South Africa is drowning in waste, warns the Institute of Waste Management of Southern Africa (IWMSA). The statistical facts compiled in 2017 and published by the Department of Environmental Affairs (DEA) reveal that the approximately 57 million inhabitants produce about 54.2 million tonnes of waste per annum. This equates to up to 2.5 kilograms per person daily, depending on income. A maximum of 10 per cent is recycled or used for other purposes. At least 90 per cent at best end up in a dump or, ever more often, are simply thrown away anywhere in the surroundings.
Bad job prospects.
A total of 60 per cent of all South Africans live in urban areas. They want to be near the towns to improve their chances of finding work. This has a questionable effect: In the KwaZulu-Natal province on the East coast of South Africa, for example, more than 40 per cent of the population are jobless according to official statistics from spring 2019. This number is made up by the officially reported 25.1 per cent of unemployed people and the many thousands of others who have given up looking for work and, therefore, are no longer registered by the authorities.

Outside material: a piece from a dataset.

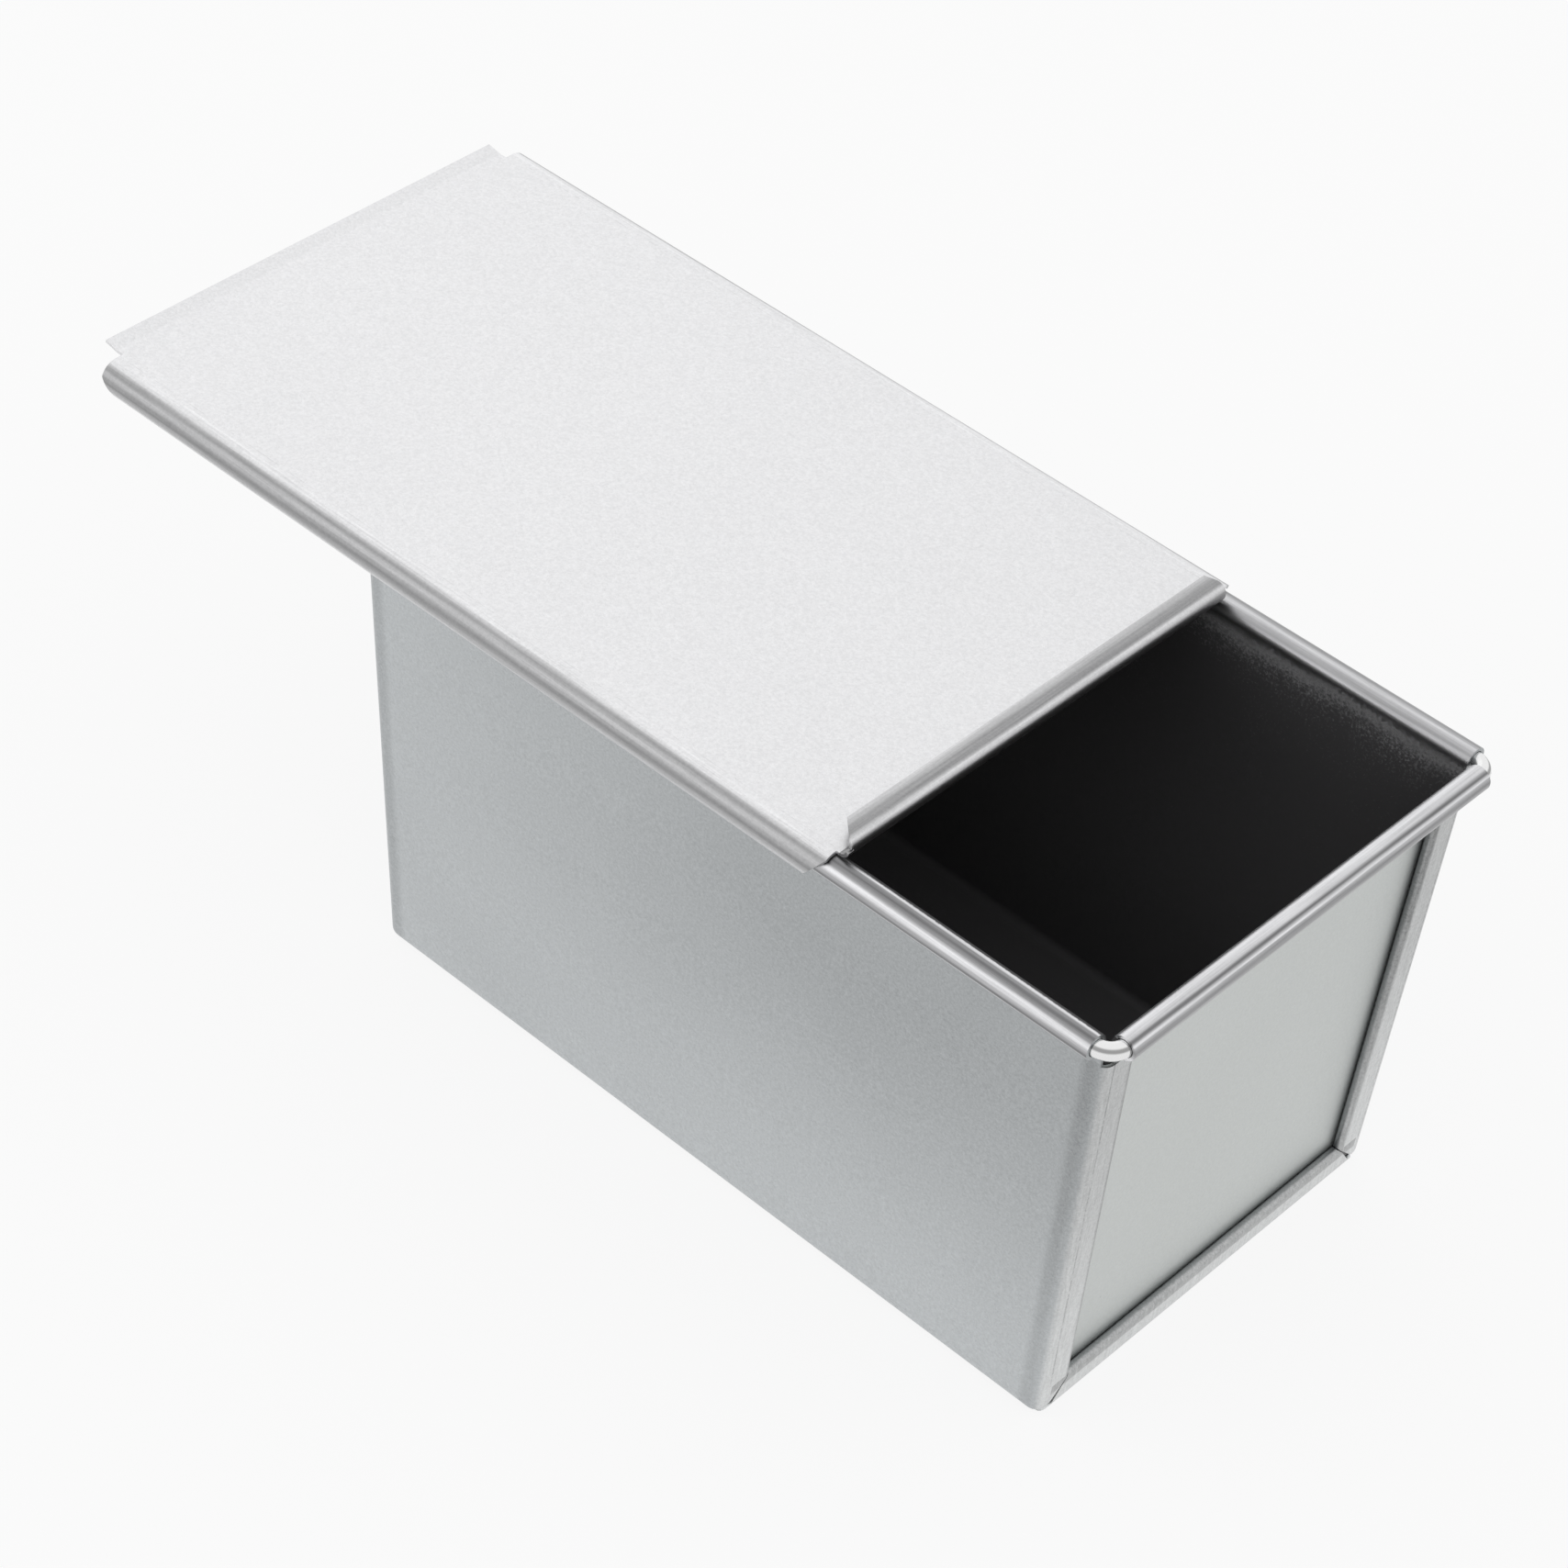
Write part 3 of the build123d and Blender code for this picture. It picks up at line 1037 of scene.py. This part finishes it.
@dataclass(frozen=True)
class PanelFinish:
    """The outside of an end panel: even satin with a faint green cast, its colour set darker as painted
    shade.
    """

    # Painted shade: the same metal as the lid, set darker than the lid's colour.
    colour: Tone = (0.61, 0.63, 0.62, 1.0)
    roughness: float = 0.45
    grain: SheetGrain = SheetGrain(0.16, 0.05, 0.12, 0.25)
    relief: float = 0.05 * MM

    def build(self, effects: Effects) -> bpy.types.Material:
        """Make the material.

        Args:
            effects: The shared effects.

        Returns:
            The material.
        """
        material, graph = new_material("panel_steel")
        where = graph.place()[0]
        grain = self.grain.add(graph, effects, where)
        graph.surface(
            Base_Color=graph.tint(self.colour, grain.outputs["Tone"]),
            Metallic=1.0,
            Roughness=self.roughness,
            Normal=graph.bump(grain.outputs["Height"], self.grain.bump, self.relief),
        )
        return material


@dataclass(frozen=True)
class CoatedFinish:
    """The coated side of a sheet: dark satin in the pan, painted lighter towards the floor, and bare rubbed
    metal on the bead it ends in, with painted reflection stripes round the bead.
    """

    name: str
    run: Run
    limits: tuple[float, float]
    fades: tuple[float, float]
    # Painted reflection and wear stripes round the bead, for the side below 0 and for the other.
    bands: tuple[Stops, Stops]
    coating: Tone = (0.055, 0.054, 0.056, 1.0)
    # Painted light: how many times lighter the coating is set towards the pan's floor.
    floor_painted_light: float = 2.2
    metal: Tone = (0.74, 0.74, 0.755, 1.0)
    coating_roughness: float = 0.48
    metal_roughness: float = 0.33
    grain: SheetGrain = SheetGrain(0.10, 0.04, 0.0, 0.3)
    painted_light_heights: Span = (30.0 * MM, 100.0 * MM)
    wander: float = 24.0
    rub: float = 0.3
    rub_relief: float = 0.6
    relief: float = 0.04 * MM

    def build(self, effects: Effects) -> bpy.types.Material:
        """Make the material.

        Args:
            effects: The shared effects.

        Returns:
            The material.
        """
        material, graph = new_material(self.name)
        where, x, y, z = graph.place()
        grain = self.grain.add(graph, effects, where)
        lengthwise = self.run is Run.ALONG
        beside = y if lengthwise else x
        axis = PAN.rim_half_width if lengthwise else PAN.rim_half_length
        squeeze = ALONG_X if lengthwise else ALONG_Y
        streaks = graph.group(effects.streaks, Vector=graph.stretch(where, squeeze)).outputs
        inward = graph.minus(axis, graph.math("ABSOLUTE", beside))
        rise = graph.minus(z, PAN.rim_height)
        turn = graph.group(effects.bead_turn, Inward=inward, Rise=rise).outputs["Turn"]
        positive = graph.math("GREATER_THAN", beside, 0.0)
        limit = graph.ramp(positive, 0.0, 1.0, *self.limits, smooth=False)
        fade = graph.ramp(positive, 0.0, 1.0, *self.fades, smooth=False)
        mask = graph.group(effects.coating, Vector=where, Turn=turn, Limit=limit, Fade=fade).outputs["Mask"]
        wandering = graph.math("MULTIPLY_ADD", streaks["Wander"], self.wander, turn)
        first = graph.bands(wandering, self.bands[0])
        second = graph.bands(wandering, self.bands[1])
        tone = graph.ramp(positive, 0.0, 1.0, first, second, smooth=False)
        rub = graph.times(graph.centred(streaks["Marks"]), self.rub)
        tone = graph.times(tone, graph.plus(grain.outputs["Tone"], rub))
        height = graph.plus(grain.outputs["Height"], graph.times(streaks["Marks"], self.rub_relief))
        # The coating's colour, painted lighter towards the pan's floor.
        sprayed = graph.tint(self.coating, graph.ramp(z, *self.painted_light_heights, self.floor_painted_light, 1.0))
        graph.surface(
            Base_Color=graph.mix(mask, graph.tint(self.metal, tone), sprayed),
            Metallic=graph.minus(1.0, mask),
            Roughness=graph.ramp(mask, 0.0, 1.0, self.metal_roughness, self.coating_roughness, smooth=False),
            Normal=graph.bump(height, self.grain.bump, self.relief),
        )
        return material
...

Self-employed, but official.
It is against this background that the wastepreneurs movement emerged. They are “self-employed” collectors of waste who register themselves officially as such. In return, a special identity card is issued to them and they wear a light-green jacket and a cap. Apart from their function as “official” waste collectors, they support the local security companies. While constantly touring the suburban roads, they keep their eyes and ears open to contribute to everybody’s security.
Business model gains momentum.
The wastepreneurs have meanwhile spread all over South Africa. In the KwaZulu-Natal region, they are supported by Wildlands. This South African NGO relies on a network of 60 communities in six provinces and initiated the project Recycling for life to assist the wastepreneurs. It focuses on supporting communities and individual persons to enhance their living environment by collecting waste in and around their quarters to get it recycled, for example, in Cato Crest, a small part of town in an outer district to the west of Durban. The Umkhumbane river flows through the settlement, joins the Umbilo and runs into the ocean. The land on both sides of the river in Cato Crest is scattered with plastic and glass. When heavy rainfall and flooding raise the water level of the Umkhumbane, it carries all the rubbish along and flushes it into the sea.
Dreams are fulfilled.
Mrs Sindisiwe Sebotsa fights this. She has been acting as a wastepreneur in her area since October 2017 and busily collects plastic bottles and other recyclable materials. Thanks to the recycling point set up by the NGO Wildlands in the centre of Cato Crest, she collected more than 4000 kilos of valuable raw materials for the recycling trade within one year. Sindisiwe Sebotsa and her colleagues collect more than 1.2 million kilos of waste in Cato Crest every year, much to the delight of wastepreneur Sebotsa. Her intervention for the benefit of the environment earned her enough money to build two tiny houses in her backyard, which she now lets. The resulting income and what she earns from Recycling for life made one of her long-held dreams come true: she got her driving licence.
Model knows only winners.
The wastepreneurs and accompanying initiatives such as Recycling for life are shining examples of how the problems of environmental pollution with plastics and other packaging products can be coped with in a sustainable manner. It is a wonderful win-win-win situation that entrepreneurship is encouraged, unemployment and poverty fought and valuable raw materials gained for recycling. As a welcome side effect, people are made aware of the recycling economy, and this in turn improves their responsibility in the medium term.